Matthias Clasen of Red Hat wrote to the GNOME developers' list and release team this week to make it known the GNOME 3.12 Wayland support will be classified as a preview. There's unfinished tasks and they don't want to merge the mutter-wayland branch back into Mutter until after the official 3.12 release.

GNOME 3.12 will work for basic GNOME Shell functionality as Wayland and an X11 compositor, display configuration, color management, message tray and hot corner support. Still being tackled for the 3.12 release target is support for launching Wayland sessions from GDM, using libinput for input handling, key bindings support, and Clutter apps support.

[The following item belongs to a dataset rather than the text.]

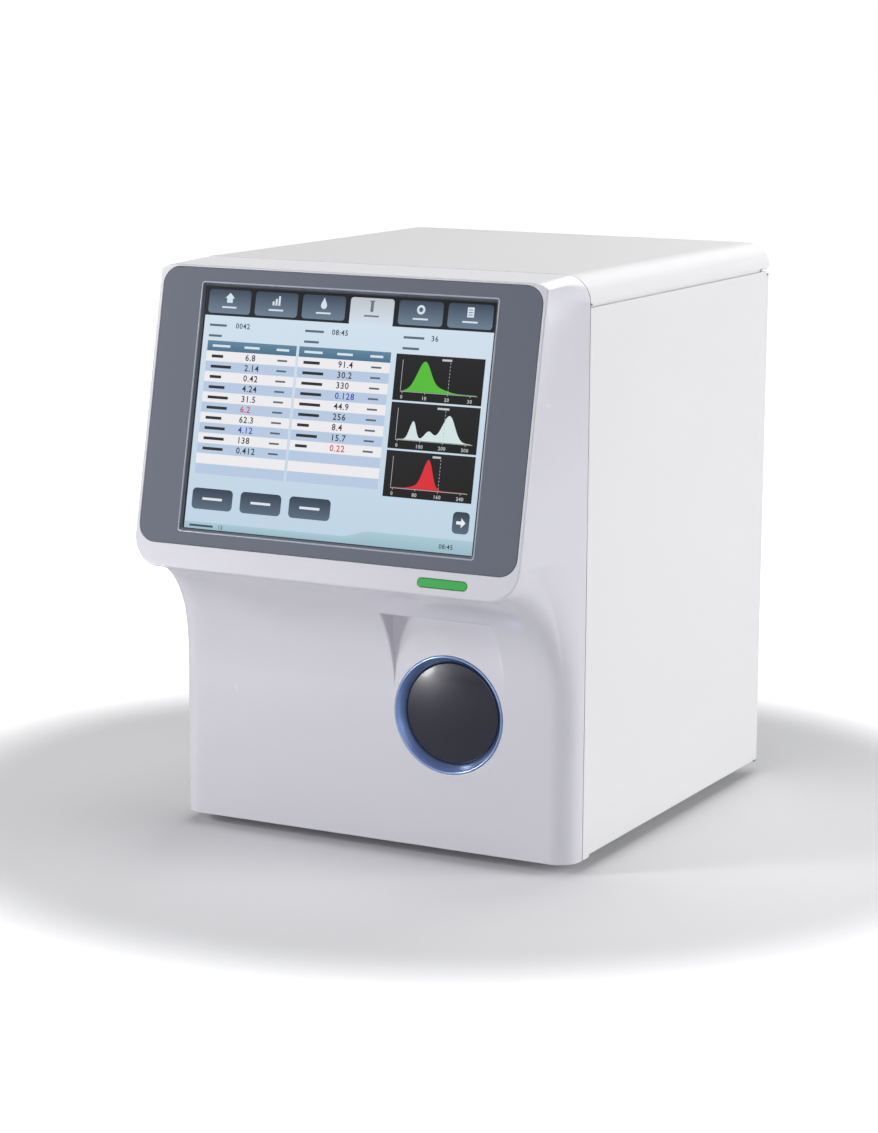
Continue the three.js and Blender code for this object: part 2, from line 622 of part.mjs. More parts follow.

The items that don't look like they will make it for GNOME 3.12 with Wayland include input configuration support, Wacom tablets handling, start-up notifications, drag-n-drop and clipboard support, and status icons.

While it would have been nice to see official Wayland support for GNOME 3.12 that's being released in late March, now it will not likely be until GNOME 3.14 in September before it officializes their post-X11 support.

Our most recent benchmarks done atop a Wayland environment were from late March with Fedora 20's GNOME Shell on Wayland but some new OpenGL benchmarks and XWayland tests will come soon while using the latest Wayland, GNOME, and Kernel+Mesa driver code.